Task brief
Return the whole listing exactly as it stands.

Supplied information

'''

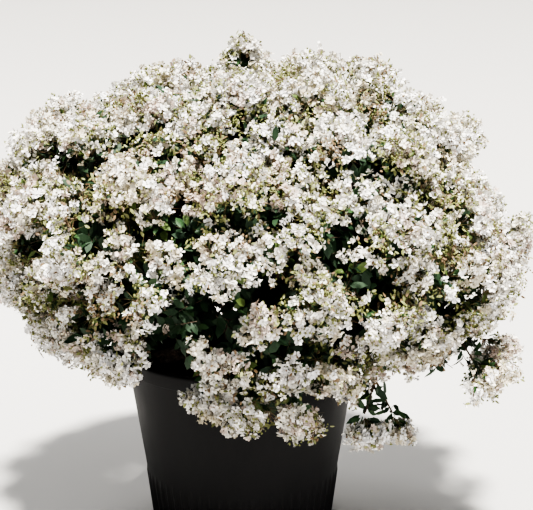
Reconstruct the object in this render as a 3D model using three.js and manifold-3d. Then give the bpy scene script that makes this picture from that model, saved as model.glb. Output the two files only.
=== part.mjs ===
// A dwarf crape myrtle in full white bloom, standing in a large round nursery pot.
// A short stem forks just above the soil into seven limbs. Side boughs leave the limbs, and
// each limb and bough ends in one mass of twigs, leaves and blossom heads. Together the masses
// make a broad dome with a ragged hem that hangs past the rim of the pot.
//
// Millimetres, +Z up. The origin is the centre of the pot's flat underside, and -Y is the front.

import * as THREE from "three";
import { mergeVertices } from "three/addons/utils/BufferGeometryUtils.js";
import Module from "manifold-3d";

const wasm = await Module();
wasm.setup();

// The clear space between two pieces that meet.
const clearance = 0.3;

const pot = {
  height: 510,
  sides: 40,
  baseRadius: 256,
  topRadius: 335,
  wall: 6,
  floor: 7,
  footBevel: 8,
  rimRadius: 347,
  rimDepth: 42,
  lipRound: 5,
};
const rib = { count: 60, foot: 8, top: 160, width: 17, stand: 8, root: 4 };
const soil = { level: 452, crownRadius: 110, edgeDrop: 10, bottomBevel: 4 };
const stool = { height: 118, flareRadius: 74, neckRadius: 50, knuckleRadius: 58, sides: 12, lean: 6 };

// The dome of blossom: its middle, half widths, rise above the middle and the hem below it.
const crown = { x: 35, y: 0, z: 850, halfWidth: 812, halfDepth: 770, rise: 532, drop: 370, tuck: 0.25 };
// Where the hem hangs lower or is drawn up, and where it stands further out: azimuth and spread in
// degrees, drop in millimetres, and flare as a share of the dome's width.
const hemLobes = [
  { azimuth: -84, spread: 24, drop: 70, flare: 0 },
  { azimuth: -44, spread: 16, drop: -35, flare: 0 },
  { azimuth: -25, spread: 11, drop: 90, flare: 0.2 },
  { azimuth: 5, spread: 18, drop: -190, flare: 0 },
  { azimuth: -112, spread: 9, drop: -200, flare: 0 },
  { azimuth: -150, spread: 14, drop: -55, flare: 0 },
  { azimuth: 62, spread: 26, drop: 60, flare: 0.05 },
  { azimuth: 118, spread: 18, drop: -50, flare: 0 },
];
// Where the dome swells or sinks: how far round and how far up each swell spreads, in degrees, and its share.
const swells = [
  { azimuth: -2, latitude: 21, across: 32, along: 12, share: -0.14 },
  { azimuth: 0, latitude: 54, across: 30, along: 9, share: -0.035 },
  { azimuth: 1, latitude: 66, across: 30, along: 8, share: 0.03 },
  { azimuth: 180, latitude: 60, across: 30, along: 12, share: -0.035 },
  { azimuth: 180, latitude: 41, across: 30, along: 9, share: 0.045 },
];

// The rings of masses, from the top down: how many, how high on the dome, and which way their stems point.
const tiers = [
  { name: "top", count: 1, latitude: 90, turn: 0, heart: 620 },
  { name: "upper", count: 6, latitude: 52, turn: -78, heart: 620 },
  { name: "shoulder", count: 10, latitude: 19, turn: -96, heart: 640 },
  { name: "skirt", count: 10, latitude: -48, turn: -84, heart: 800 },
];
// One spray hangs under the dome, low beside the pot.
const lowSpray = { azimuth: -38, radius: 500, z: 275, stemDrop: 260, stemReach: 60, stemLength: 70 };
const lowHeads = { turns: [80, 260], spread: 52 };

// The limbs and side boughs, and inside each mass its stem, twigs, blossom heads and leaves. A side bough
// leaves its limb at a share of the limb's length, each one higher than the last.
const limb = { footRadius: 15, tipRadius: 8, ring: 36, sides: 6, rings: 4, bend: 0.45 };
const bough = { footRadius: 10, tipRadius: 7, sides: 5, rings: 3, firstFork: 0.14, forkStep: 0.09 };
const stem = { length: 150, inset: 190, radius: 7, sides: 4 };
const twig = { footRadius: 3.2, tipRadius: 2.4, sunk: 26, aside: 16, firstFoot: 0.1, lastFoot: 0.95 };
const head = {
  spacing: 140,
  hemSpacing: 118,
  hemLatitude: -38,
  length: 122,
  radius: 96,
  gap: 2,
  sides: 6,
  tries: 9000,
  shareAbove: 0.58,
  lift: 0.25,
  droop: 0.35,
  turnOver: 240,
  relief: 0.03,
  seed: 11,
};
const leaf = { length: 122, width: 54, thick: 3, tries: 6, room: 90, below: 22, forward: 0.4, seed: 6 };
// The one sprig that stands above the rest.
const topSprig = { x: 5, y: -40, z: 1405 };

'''

Response to the task
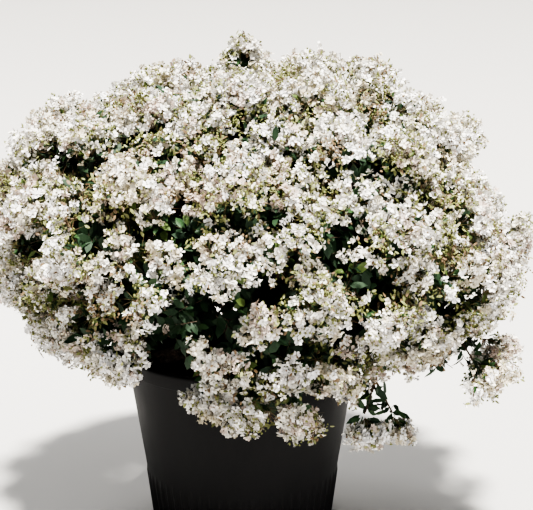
Reconstruct the object in this render as a 3D model using three.js and manifold-3d. Then give the bpy scene script that makes this picture from that model, saved as model.glb. Output the two files only.
=== part.mjs ===
// A dwarf crape myrtle in full white bloom, standing in a large round nursery pot.
// A short stem forks just above the soil into seven limbs. Side boughs leave the limbs, and
// each limb and bough ends in one mass of twigs, leaves and blossom heads. Together the masses
// make a broad dome with a ragged hem that hangs past the rim of the pot.
//
// Millimetres, +Z up. The origin is the centre of the pot's flat underside, and -Y is the front.

import * as THREE from "three";
import { mergeVertices } from "three/addons/utils/BufferGeometryUtils.js";
import Module from "manifold-3d";

const wasm = await Module();
wasm.setup();

// The clear space between two pieces that meet.
const clearance = 0.3;

const pot = {
  height: 510,
  sides: 40,
  baseRadius: 256,
  topRadius: 335,
  wall: 6,
  floor: 7,
  footBevel: 8,
  rimRadius: 347,
  rimDepth: 42,
  lipRound: 5,
};
const rib = { count: 60, foot: 8, top: 160, width: 17, stand: 8, root: 4 };
const soil = { level: 452, crownRadius: 110, edgeDrop: 10, bottomBevel: 4 };
const stool = { height: 118, flareRadius: 74, neckRadius: 50, knuckleRadius: 58, sides: 12, lean: 6 };

// The dome of blossom: its middle, half widths, rise above the middle and the hem below it.
const crown = { x: 35, y: 0, z: 850, halfWidth: 812, halfDepth: 770, rise: 532, drop: 370, tuck: 0.25 };
// Where the hem hangs lower or is drawn up, and where it stands further out: azimuth and spread in
// degrees, drop in millimetres, and flare as a share of the dome's width.
const hemLobes = [
  { azimuth: -84, spread: 24, drop: 70, flare: 0 },
  { azimuth: -44, spread: 16, drop: -35, flare: 0 },
  { azimuth: -25, spread: 11, drop: 90, flare: 0.2 },
  { azimuth: 5, spread: 18, drop: -190, flare: 0 },
  { azimuth: -112, spread: 9, drop: -200, flare: 0 },
  { azimuth: -150, spread: 14, drop: -55, flare: 0 },
  { azimuth: 62, spread: 26, drop: 60, flare: 0.05 },
  { azimuth: 118, spread: 18, drop: -50, flare: 0 },
];
// Where the dome swells or sinks: how far round and how far up each swell spreads, in degrees, and its share.
const swells = [
  { azimuth: -2, latitude: 21, across: 32, along: 12, share: -0.14 },
  { azimuth: 0, latitude: 54, across: 30, along: 9, share: -0.035 },
  { azimuth: 1, latitude: 66, across: 30, along: 8, share: 0.03 },
  { azimuth: 180, latitude: 60, across: 30, along: 12, share: -0.035 },
  { azimuth: 180, latitude: 41, across: 30, along: 9, share: 0.045 },
];

// The rings of masses, from the top down: how many, how high on the dome, and which way their stems point.
const tiers = [
  { name: "top", count: 1, latitude: 90, turn: 0, heart: 620 },
  { name: "upper", count: 6, latitude: 52, turn: -78, heart: 620 },
  { name: "shoulder", count: 10, latitude: 19, turn: -96, heart: 640 },
  { name: "skirt", count: 10, latitude: -48, turn: -84, heart: 800 },
];
// One spray hangs under the dome, low beside the pot.
const lowSpray = { azimuth: -38, radius: 500, z: 275, stemDrop: 260, stemReach: 60, stemLength: 70 };
const lowHeads = { turns: [80, 260], spread: 52 };

// The limbs and side boughs, and inside each mass its stem, twigs, blossom heads and leaves. A side bough
// leaves its limb at a share of the limb's length, each one higher than the last.
const limb = { footRadius: 15, tipRadius: 8, ring: 36, sides: 6, rings: 4, bend: 0.45 };
const bough = { footRadius: 10, tipRadius: 7, sides: 5, rings: 3, firstFork: 0.14, forkStep: 0.09 };
const stem = { length: 150, inset: 190, radius: 7, sides: 4 };
const twig = { footRadius: 3.2, tipRadius: 2.4, sunk: 26, aside: 16, firstFoot: 0.1, lastFoot: 0.95 };
const head = {
  spacing: 140,
  hemSpacing: 118,
  hemLatitude: -38,
  length: 122,
  radius: 96,
  gap: 2,
  sides: 6,
  tries: 9000,
  shareAbove: 0.58,
  lift: 0.25,
  droop: 0.35,
  turnOver: 240,
  relief: 0.03,
  seed: 11,
};
const leaf = { length: 122, width: 54, thick: 3, tries: 6, room: 90, below: 22, forward: 0.4, seed: 6 };
// The one sprig that stands above the rest.
const topSprig = { x: 5, y: -40, z: 1405 };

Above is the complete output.